WHAT TO WORK ON: Give the data again exactly, from its opening line through the line in which "two-stripe cloth flag." appears.

COLLECTED MATERIAL:

++++++++++

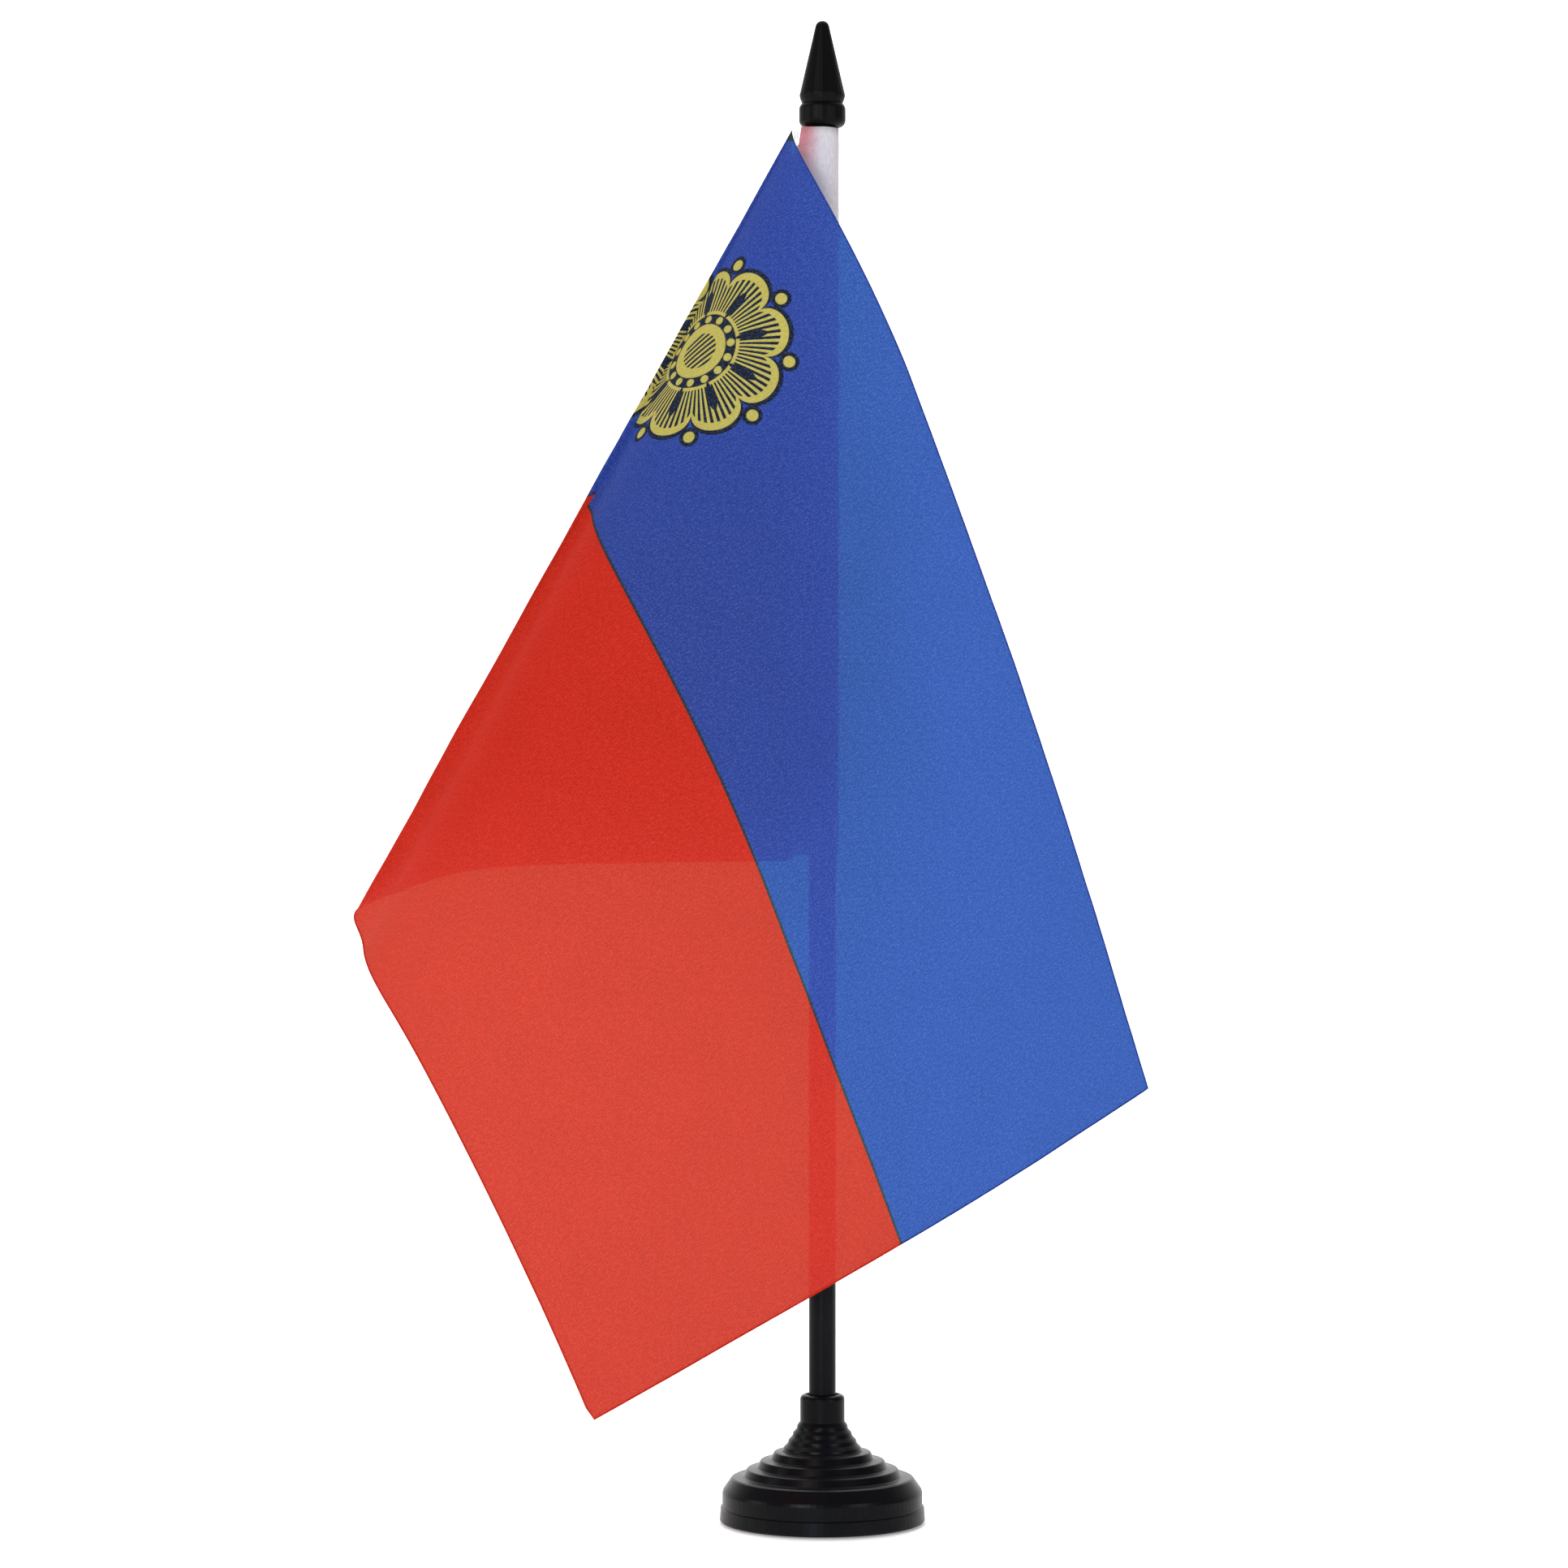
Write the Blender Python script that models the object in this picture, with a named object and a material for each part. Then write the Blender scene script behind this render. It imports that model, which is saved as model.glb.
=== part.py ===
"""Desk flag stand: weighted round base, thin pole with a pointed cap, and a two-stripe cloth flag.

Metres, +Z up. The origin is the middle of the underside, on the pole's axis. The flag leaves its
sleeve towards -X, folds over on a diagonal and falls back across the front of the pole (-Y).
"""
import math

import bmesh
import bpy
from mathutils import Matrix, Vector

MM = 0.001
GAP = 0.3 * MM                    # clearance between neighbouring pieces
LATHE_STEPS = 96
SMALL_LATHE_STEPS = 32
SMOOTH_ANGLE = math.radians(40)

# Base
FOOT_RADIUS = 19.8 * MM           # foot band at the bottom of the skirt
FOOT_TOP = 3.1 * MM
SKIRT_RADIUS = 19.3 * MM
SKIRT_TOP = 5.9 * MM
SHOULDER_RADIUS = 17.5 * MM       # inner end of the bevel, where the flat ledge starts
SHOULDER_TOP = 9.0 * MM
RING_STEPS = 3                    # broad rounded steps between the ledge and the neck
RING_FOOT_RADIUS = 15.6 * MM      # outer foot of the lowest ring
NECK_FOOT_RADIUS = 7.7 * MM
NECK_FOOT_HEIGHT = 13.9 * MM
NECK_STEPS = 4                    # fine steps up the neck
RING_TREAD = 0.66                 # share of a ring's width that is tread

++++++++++

OUTPUT:
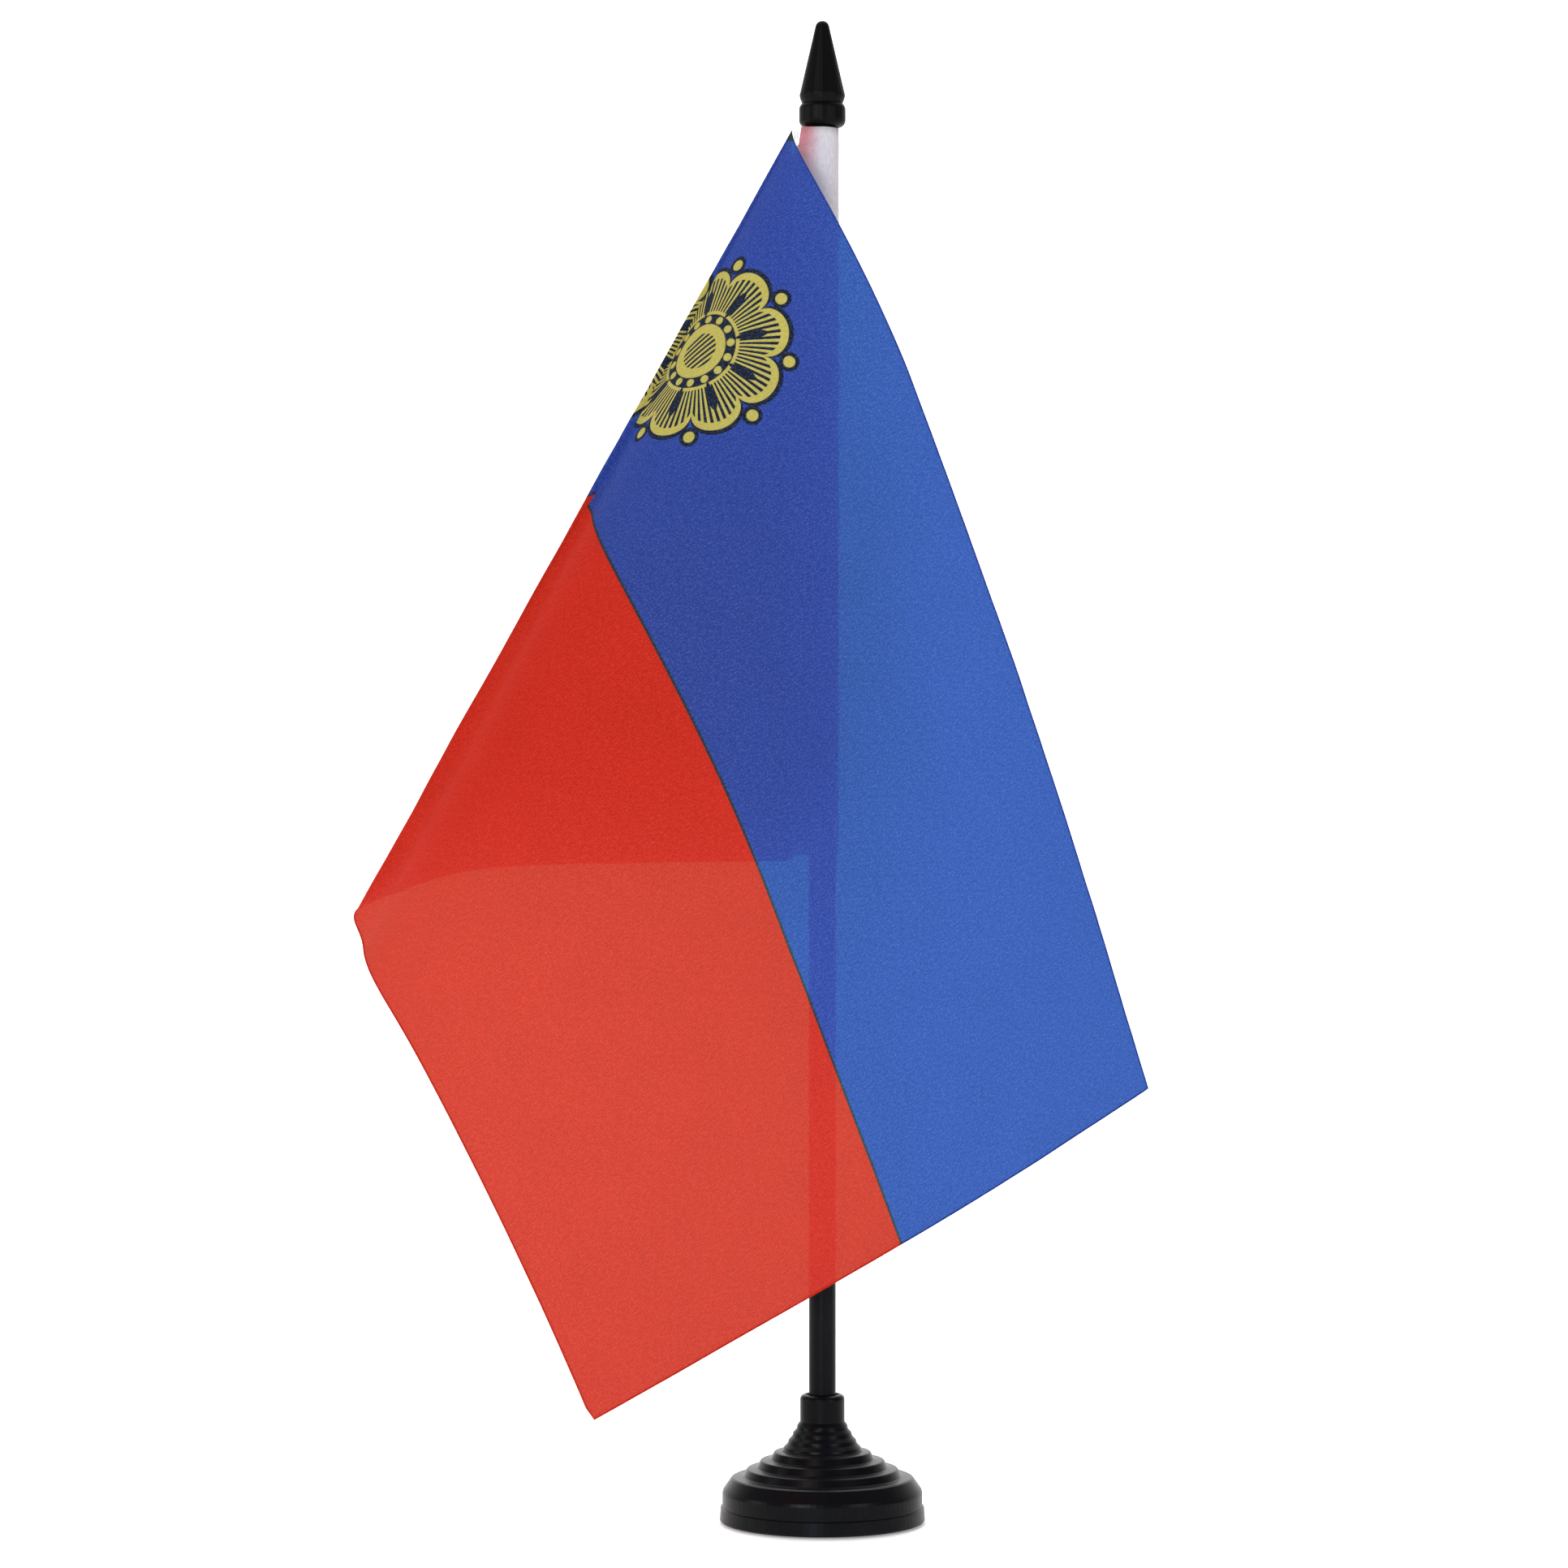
Write the Blender Python script that models the object in this picture, with a named object and a material for each part. Then write the Blender scene script behind this render. It imports that model, which is saved as model.glb.
=== part.py ===
"""Desk flag stand: weighted round base, thin pole with a pointed cap, and a two-stripe cloth flag.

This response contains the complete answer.